I learned about this story from two podcasts; Hidden Brain by Shankar Vendantam had Peter Gray on to talk about how we don’t let children play unsupervised anymore, and how that affects their ability to solve their own problems. They mention this story, so I found it again. I’ll be reading Rutger Bregman’s book Humankind, from which the excerpt of him finding Mano, who was one of the castaways, and Peter, the sailor who eventually rescued them. The other podcast was Chinwag with Paul Giamatti and Stephen Asma, which can be very entertaining, but when they remembered this story, the boys were Dutch. It would have been cool if they Googled it afterward and corrected it in the epilogue.

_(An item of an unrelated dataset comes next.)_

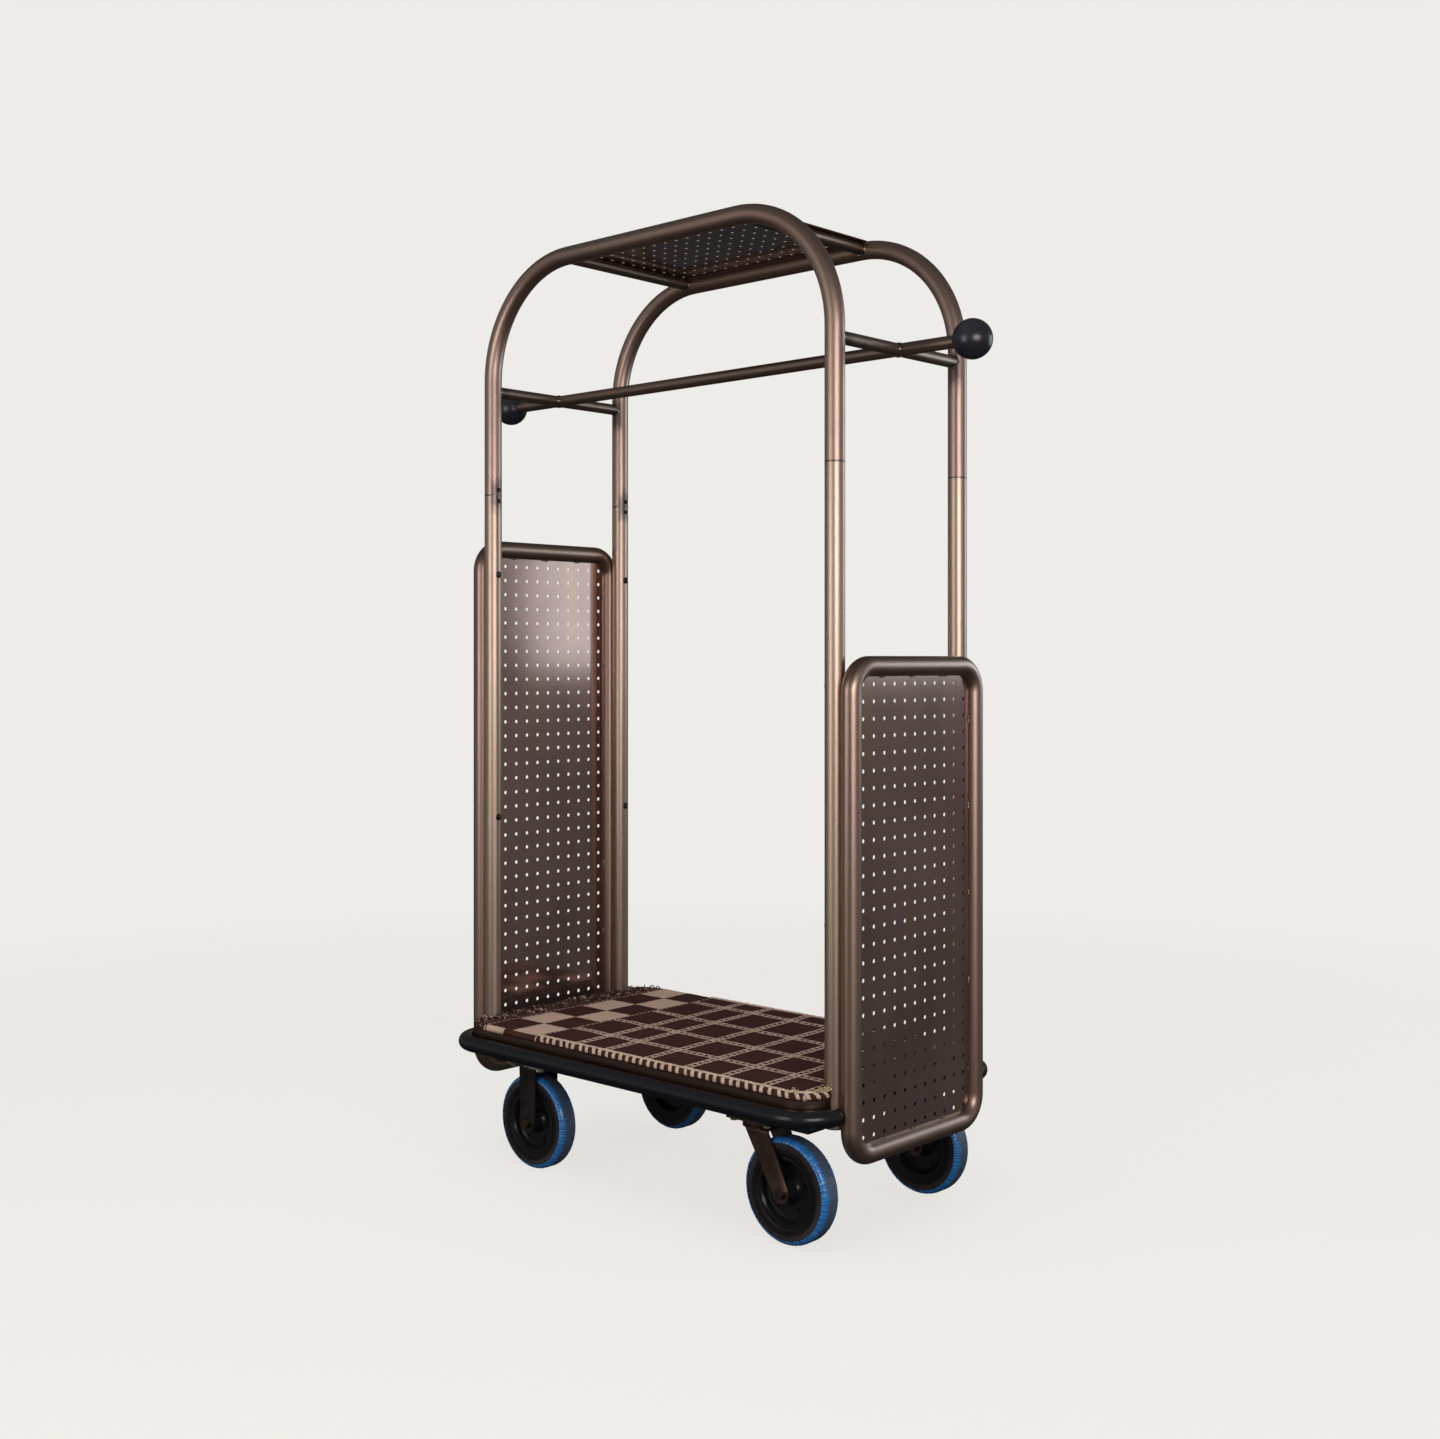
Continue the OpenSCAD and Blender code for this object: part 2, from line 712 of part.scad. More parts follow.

As for unsupervised children and The Lord of the Flies, I think it depends. I was a free range kid and explored by foot and on bike; we ran into bullies and jerks sometimes, but mostly we got along. Bullies look for places where they can get away with it, where you can’t just leave and not play with them. These people gravitate toward positions of authority; the two bullies on my street both became police officers. Perhaps in a British boarding school where hierarchy was literally beaten into the children, there is no escape, and bullying was simply a tool to enforce the rigid class structure, the children would have acted that way. In the case of the Tongan castaways, the children escaped from an Anglican boarding school, and they worked together. Tonga also had a king at the time, but perhaps their social structure had something to do with how they cooperated to survive.
“When you and your guests are mostly Italian-American, it’s very difficult for anyone to leave. The Italian Goodbye is the opposite of the Irish one” made me laugh out loud
I once had a dog friend that was skunked several times. Her prey drive was very strong, and she never learned to override it vis a vis skunks. Sooo many baths. This is the first I've heard of a cat skunking!